EXERCISE TASK: Write out the data below in full. Keep it exact.

RECORDS SUPPLIED:

"""

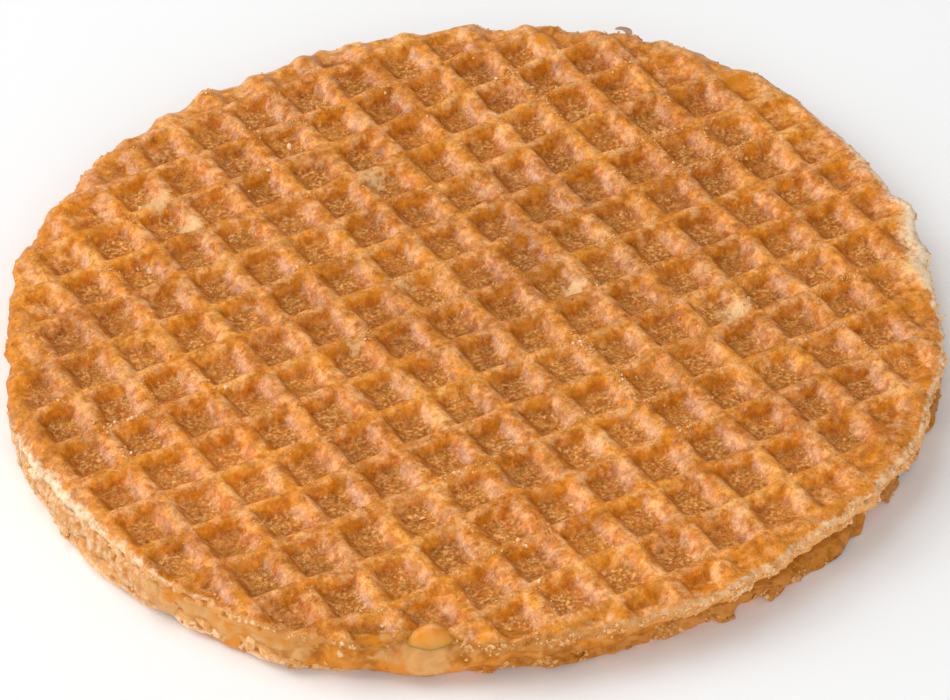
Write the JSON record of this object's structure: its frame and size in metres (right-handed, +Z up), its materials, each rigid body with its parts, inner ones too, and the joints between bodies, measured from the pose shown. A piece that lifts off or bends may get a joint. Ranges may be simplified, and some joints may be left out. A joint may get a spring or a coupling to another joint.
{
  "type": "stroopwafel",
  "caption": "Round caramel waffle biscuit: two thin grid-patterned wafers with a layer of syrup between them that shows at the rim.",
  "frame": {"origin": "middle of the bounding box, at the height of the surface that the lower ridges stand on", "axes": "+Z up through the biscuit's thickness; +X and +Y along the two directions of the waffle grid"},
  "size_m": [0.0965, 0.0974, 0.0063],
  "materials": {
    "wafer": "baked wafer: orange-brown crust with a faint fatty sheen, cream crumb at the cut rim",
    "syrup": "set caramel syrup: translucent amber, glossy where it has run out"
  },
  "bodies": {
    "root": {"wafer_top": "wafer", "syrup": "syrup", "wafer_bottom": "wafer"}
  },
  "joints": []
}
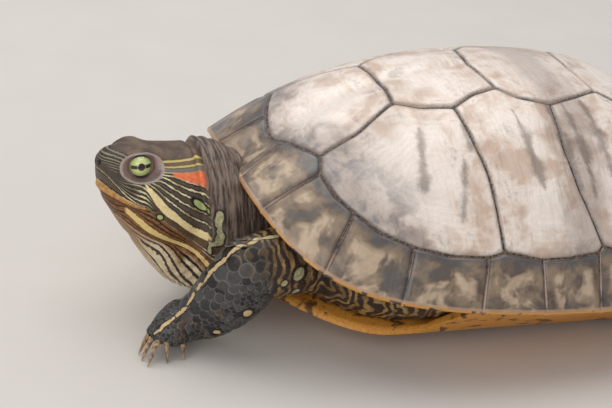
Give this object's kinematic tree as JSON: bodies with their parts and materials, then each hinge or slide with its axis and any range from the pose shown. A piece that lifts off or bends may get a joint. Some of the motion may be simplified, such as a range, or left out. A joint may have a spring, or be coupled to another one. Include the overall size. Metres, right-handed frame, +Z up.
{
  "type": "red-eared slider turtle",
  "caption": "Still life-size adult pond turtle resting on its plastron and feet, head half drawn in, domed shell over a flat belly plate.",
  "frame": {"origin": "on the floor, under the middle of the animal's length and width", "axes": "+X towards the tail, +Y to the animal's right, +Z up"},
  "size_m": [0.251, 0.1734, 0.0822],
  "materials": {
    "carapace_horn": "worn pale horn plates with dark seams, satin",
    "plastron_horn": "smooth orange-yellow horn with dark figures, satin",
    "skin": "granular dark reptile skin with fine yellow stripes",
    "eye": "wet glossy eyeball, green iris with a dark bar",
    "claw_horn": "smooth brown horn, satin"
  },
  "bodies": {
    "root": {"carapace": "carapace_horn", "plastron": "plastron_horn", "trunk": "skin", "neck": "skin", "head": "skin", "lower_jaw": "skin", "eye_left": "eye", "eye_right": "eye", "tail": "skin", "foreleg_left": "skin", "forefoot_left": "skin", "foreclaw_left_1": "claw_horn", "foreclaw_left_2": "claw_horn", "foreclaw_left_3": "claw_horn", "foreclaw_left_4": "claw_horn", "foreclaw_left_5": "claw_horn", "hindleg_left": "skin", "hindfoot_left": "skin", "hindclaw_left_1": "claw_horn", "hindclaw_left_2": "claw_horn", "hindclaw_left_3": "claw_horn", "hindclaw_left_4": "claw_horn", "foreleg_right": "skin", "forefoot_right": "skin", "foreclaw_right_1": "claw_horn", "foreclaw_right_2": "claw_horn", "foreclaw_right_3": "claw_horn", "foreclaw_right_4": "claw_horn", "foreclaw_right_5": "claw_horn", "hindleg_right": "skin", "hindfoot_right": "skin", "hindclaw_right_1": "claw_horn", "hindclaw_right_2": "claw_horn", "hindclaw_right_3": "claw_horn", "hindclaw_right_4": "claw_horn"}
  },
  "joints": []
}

"""

SOLUTION TO THIS PROBLEM:
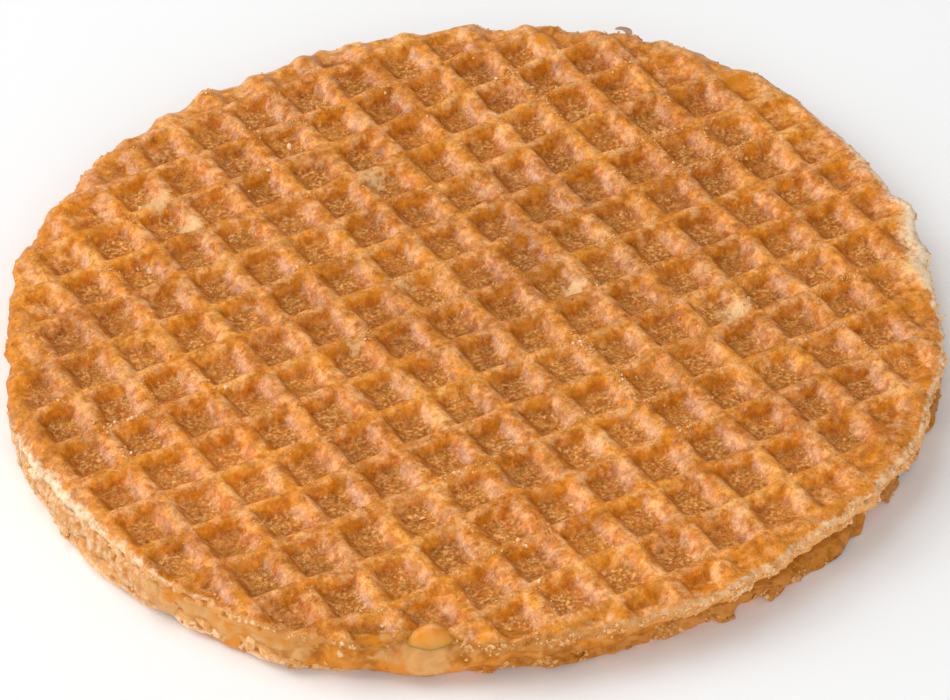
Write the JSON record of this object's structure: its frame and size in metres (right-handed, +Z up), its materials, each rigid body with its parts, inner ones too, and the joints between bodies, measured from the pose shown. A piece that lifts off or bends may get a joint. Ranges may be simplified, and some joints may be left out. A joint may get a spring or a coupling to another joint.
{
  "type": "stroopwafel",
  "caption": "Round caramel waffle biscuit: two thin grid-patterned wafers with a layer of syrup between them that shows at the rim.",
  "frame": {"origin": "middle of the bounding box, at the height of the surface that the lower ridges stand on", "axes": "+Z up through the biscuit's thickness; +X and +Y along the two directions of the waffle grid"},
  "size_m": [0.0965, 0.0974, 0.0063],
  "materials": {
    "wafer": "baked wafer: orange-brown crust with a faint fatty sheen, cream crumb at the cut rim",
    "syrup": "set caramel syrup: translucent amber, glossy where it has run out"
  },
  "bodies": {
    "root": {"wafer_top": "wafer", "syrup": "syrup", "wafer_bottom": "wafer"}
  },
  "joints": []
}
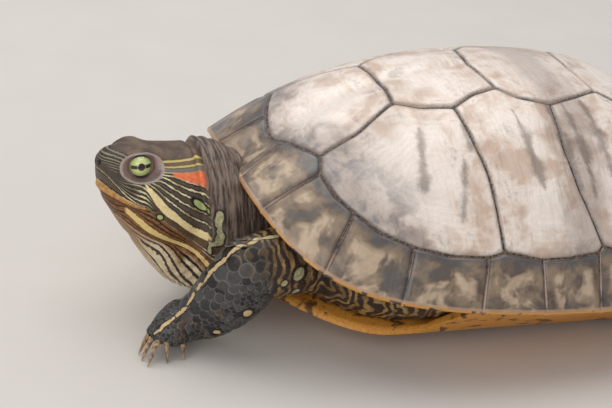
Give this object's kinematic tree as JSON: bodies with their parts and materials, then each hinge or slide with its axis and any range from the pose shown. A piece that lifts off or bends may get a joint. Some of the motion may be simplified, such as a range, or left out. A joint may have a spring, or be coupled to another one. Include the overall size. Metres, right-handed frame, +Z up.
{
  "type": "red-eared slider turtle",
  "caption": "Still life-size adult pond turtle resting on its plastron and feet, head half drawn in, domed shell over a flat belly plate.",
  "frame": {"origin": "on the floor, under the middle of the animal's length and width", "axes": "+X towards the tail, +Y to the animal's right, +Z up"},
  "size_m": [0.251, 0.1734, 0.0822],
  "materials": {
    "carapace_horn": "worn pale horn plates with dark seams, satin",
    "plastron_horn": "smooth orange-yellow horn with dark figures, satin",
    "skin": "granular dark reptile skin with fine yellow stripes",
    "eye": "wet glossy eyeball, green iris with a dark bar",
    "claw_horn": "smooth brown horn, satin"
  },
  "bodies": {
    "root": {"carapace": "carapace_horn", "plastron": "plastron_horn", "trunk": "skin", "neck": "skin", "head": "skin", "lower_jaw": "skin", "eye_left": "eye", "eye_right": "eye", "tail": "skin", "foreleg_left": "skin", "forefoot_left": "skin", "foreclaw_left_1": "claw_horn", "foreclaw_left_2": "claw_horn", "foreclaw_left_3": "claw_horn", "foreclaw_left_4": "claw_horn", "foreclaw_left_5": "claw_horn", "hindleg_left": "skin", "hindfoot_left": "skin", "hindclaw_left_1": "claw_horn", "hindclaw_left_2": "claw_horn", "hindclaw_left_3": "claw_horn", "hindclaw_left_4": "claw_horn", "foreleg_right": "skin", "forefoot_right": "skin", "foreclaw_right_1": "claw_horn", "foreclaw_right_2": "claw_horn", "foreclaw_right_3": "claw_horn", "foreclaw_right_4": "claw_horn", "foreclaw_right_5": "claw_horn", "hindleg_right": "skin", "hindfoot_right": "skin", "hindclaw_right_1": "claw_horn", "hindclaw_right_2": "claw_horn", "hindclaw_right_3": "claw_horn", "hindclaw_right_4": "claw_horn"}
  },
  "joints": []
}